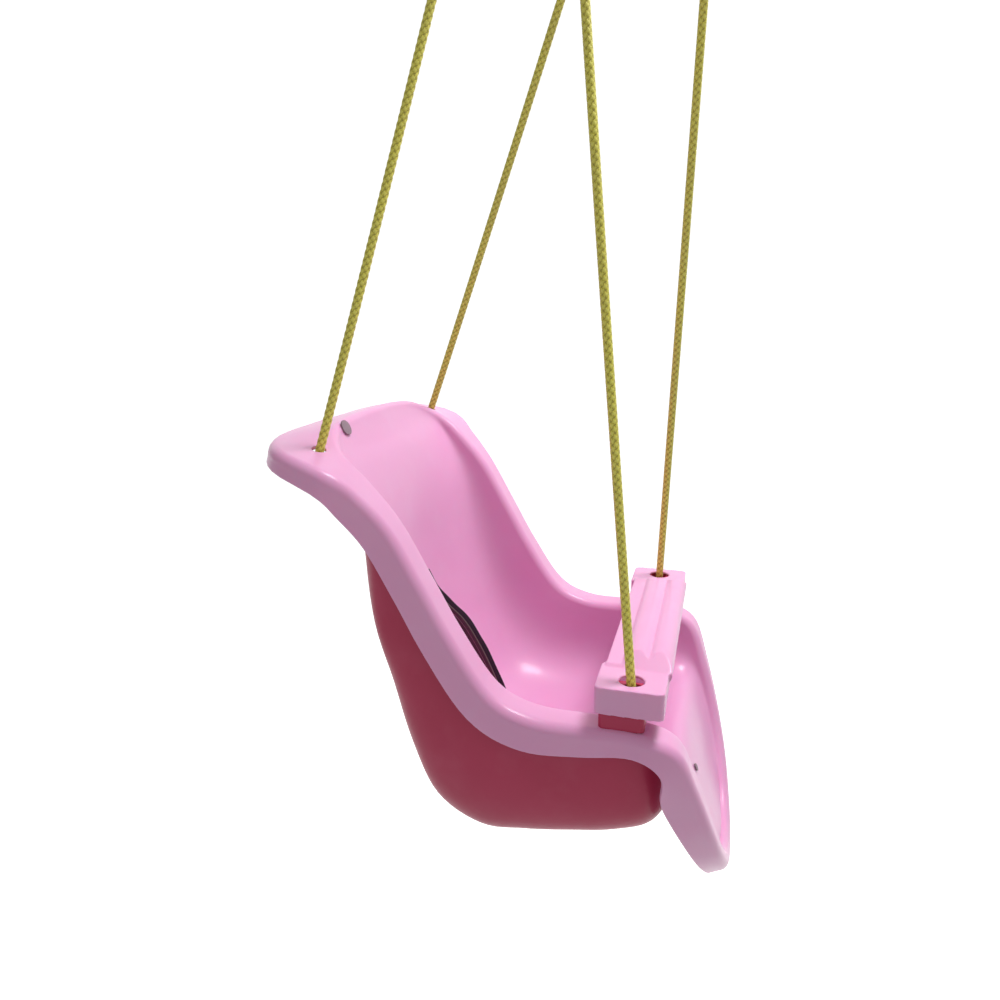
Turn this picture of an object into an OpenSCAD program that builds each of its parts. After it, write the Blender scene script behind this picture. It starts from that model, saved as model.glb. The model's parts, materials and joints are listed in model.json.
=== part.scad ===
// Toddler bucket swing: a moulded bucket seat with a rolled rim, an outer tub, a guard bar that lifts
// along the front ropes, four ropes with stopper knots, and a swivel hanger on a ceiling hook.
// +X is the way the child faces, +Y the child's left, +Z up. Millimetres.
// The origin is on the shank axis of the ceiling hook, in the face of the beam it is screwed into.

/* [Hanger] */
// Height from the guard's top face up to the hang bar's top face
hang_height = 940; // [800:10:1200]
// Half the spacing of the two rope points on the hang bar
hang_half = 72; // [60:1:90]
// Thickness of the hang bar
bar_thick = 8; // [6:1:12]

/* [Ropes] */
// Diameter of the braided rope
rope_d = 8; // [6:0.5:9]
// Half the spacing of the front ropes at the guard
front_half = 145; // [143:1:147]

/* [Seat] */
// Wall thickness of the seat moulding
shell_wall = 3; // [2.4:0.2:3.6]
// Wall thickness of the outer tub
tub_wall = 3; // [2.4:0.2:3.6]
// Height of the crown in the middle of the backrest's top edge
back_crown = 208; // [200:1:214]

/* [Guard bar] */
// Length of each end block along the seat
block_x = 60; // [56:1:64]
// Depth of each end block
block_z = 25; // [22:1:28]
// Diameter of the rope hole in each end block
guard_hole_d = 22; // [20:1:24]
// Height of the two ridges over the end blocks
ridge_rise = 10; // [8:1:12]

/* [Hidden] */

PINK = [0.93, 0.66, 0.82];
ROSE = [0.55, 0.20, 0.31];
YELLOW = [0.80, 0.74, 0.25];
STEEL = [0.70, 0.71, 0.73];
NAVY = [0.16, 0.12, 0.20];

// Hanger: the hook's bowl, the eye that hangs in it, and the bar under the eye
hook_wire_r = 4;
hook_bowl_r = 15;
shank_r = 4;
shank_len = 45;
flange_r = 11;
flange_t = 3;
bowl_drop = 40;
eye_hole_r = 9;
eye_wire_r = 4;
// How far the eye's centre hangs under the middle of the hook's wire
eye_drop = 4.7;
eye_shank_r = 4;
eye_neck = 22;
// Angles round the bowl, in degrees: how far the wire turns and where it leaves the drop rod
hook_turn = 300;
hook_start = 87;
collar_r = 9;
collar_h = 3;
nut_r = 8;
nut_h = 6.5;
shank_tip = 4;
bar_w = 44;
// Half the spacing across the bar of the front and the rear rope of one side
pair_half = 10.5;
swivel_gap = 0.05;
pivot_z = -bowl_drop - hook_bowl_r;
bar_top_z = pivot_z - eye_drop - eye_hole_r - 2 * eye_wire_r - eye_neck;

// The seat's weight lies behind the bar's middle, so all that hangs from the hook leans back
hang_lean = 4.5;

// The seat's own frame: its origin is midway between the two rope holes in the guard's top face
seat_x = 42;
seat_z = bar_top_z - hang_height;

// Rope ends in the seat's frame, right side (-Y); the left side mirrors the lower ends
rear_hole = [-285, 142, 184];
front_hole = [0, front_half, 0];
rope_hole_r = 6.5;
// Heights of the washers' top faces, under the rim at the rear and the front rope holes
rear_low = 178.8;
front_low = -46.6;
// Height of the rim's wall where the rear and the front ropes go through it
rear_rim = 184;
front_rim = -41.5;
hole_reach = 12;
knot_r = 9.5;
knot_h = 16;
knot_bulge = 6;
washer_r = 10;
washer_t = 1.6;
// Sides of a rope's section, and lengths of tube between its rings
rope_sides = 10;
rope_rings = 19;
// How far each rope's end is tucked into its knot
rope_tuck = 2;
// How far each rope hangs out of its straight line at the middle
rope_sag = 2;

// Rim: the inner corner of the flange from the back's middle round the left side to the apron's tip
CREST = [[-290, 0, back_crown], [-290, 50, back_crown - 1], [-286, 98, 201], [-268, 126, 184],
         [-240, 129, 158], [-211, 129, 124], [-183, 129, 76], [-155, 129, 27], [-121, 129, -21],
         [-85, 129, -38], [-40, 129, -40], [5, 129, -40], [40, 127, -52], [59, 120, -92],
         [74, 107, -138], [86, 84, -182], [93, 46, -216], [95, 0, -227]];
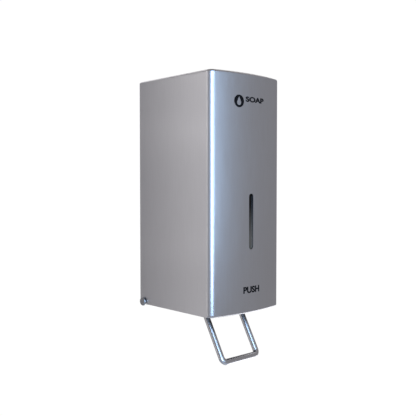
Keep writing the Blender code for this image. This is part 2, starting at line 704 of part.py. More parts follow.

Short task
Reproduce the material above exactly; please quote every line of it.

Reply
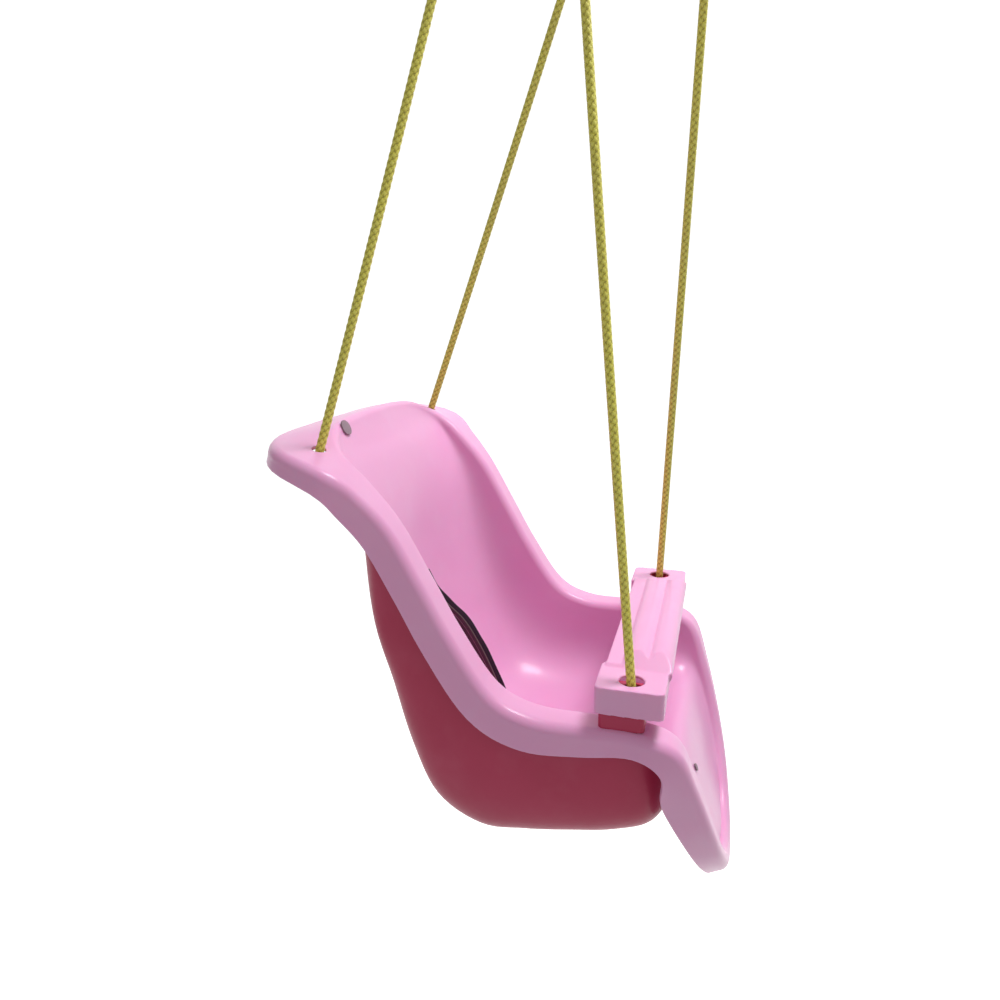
Turn this picture of an object into an OpenSCAD program that builds each of its parts. After it, write the Blender scene script behind this picture. It starts from that model, saved as model.glb. The model's parts, materials and joints are listed in model.json.
=== part.scad ===
// Toddler bucket swing: a moulded bucket seat with a rolled rim, an outer tub, a guard bar that lifts
// along the front ropes, four ropes with stopper knots, and a swivel hanger on a ceiling hook.
// +X is the way the child faces, +Y the child's left, +Z up. Millimetres.
// The origin is on the shank axis of the ceiling hook, in the face of the beam it is screwed into.

/* [Hanger] */
// Height from the guard's top face up to the hang bar's top face
hang_height = 940; // [800:10:1200]
// Half the spacing of the two rope points on the hang bar
hang_half = 72; // [60:1:90]
// Thickness of the hang bar
bar_thick = 8; // [6:1:12]

/* [Ropes] */
// Diameter of the braided rope
rope_d = 8; // [6:0.5:9]
// Half the spacing of the front ropes at the guard
front_half = 145; // [143:1:147]

/* [Seat] */
// Wall thickness of the seat moulding
shell_wall = 3; // [2.4:0.2:3.6]
// Wall thickness of the outer tub
tub_wall = 3; // [2.4:0.2:3.6]
// Height of the crown in the middle of the backrest's top edge
back_crown = 208; // [200:1:214]

/* [Guard bar] */
// Length of each end block along the seat
block_x = 60; // [56:1:64]
// Depth of each end block
block_z = 25; // [22:1:28]
// Diameter of the rope hole in each end block
guard_hole_d = 22; // [20:1:24]
// Height of the two ridges over the end blocks
ridge_rise = 10; // [8:1:12]

/* [Hidden] */

PINK = [0.93, 0.66, 0.82];
ROSE = [0.55, 0.20, 0.31];
YELLOW = [0.80, 0.74, 0.25];
STEEL = [0.70, 0.71, 0.73];
NAVY = [0.16, 0.12, 0.20];

// Hanger: the hook's bowl, the eye that hangs in it, and the bar under the eye
hook_wire_r = 4;
hook_bowl_r = 15;
shank_r = 4;
shank_len = 45;
flange_r = 11;
flange_t = 3;
bowl_drop = 40;
eye_hole_r = 9;
eye_wire_r = 4;
// How far the eye's centre hangs under the middle of the hook's wire
eye_drop = 4.7;
eye_shank_r = 4;
eye_neck = 22;
// Angles round the bowl, in degrees: how far the wire turns and where it leaves the drop rod
hook_turn = 300;
hook_start = 87;
collar_r = 9;
collar_h = 3;
nut_r = 8;
nut_h = 6.5;
shank_tip = 4;
bar_w = 44;
// Half the spacing across the bar of the front and the rear rope of one side
pair_half = 10.5;
swivel_gap = 0.05;
pivot_z = -bowl_drop - hook_bowl_r;
bar_top_z = pivot_z - eye_drop - eye_hole_r - 2 * eye_wire_r - eye_neck;

// The seat's weight lies behind the bar's middle, so all that hangs from the hook leans back
hang_lean = 4.5;

// The seat's own frame: its origin is midway between the two rope holes in the guard's top face
seat_x = 42;
seat_z = bar_top_z - hang_height;

// Rope ends in the seat's frame, right side (-Y); the left side mirrors the lower ends
rear_hole = [-285, 142, 184];
front_hole = [0, front_half, 0];
rope_hole_r = 6.5;
// Heights of the washers' top faces, under the rim at the rear and the front rope holes
rear_low = 178.8;
front_low = -46.6;
// Height of the rim's wall where the rear and the front ropes go through it
rear_rim = 184;
front_rim = -41.5;
hole_reach = 12;
knot_r = 9.5;
knot_h = 16;
knot_bulge = 6;
washer_r = 10;
washer_t = 1.6;
// Sides of a rope's section, and lengths of tube between its rings
rope_sides = 10;
rope_rings = 19;
// How far each rope's end is tucked into its knot
rope_tuck = 2;
// How far each rope hangs out of its straight line at the middle
rope_sag = 2;

// Rim: the inner corner of the flange from the back's middle round the left side to the apron's tip
CREST = [[-290, 0, back_crown], [-290, 50, back_crown - 1], [-286, 98, 201], [-268, 126, 184],
         [-240, 129, 158], [-211, 129, 124], [-183, 129, 76], [-155, 129, 27], [-121, 129, -21],
         [-85, 129, -38], [-40, 129, -40], [5, 129, -40], [40, 127, -52], [59, 120, -92],
         [74, 107, -138], [86, 84, -182], [93, 46, -216], [95, 0, -227]];
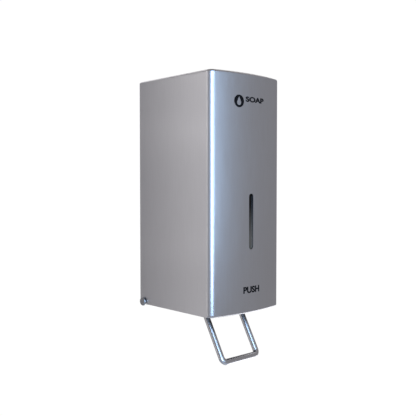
Keep writing the Blender code for this image. This is part 2, starting at line 704 of part.py. More parts follow.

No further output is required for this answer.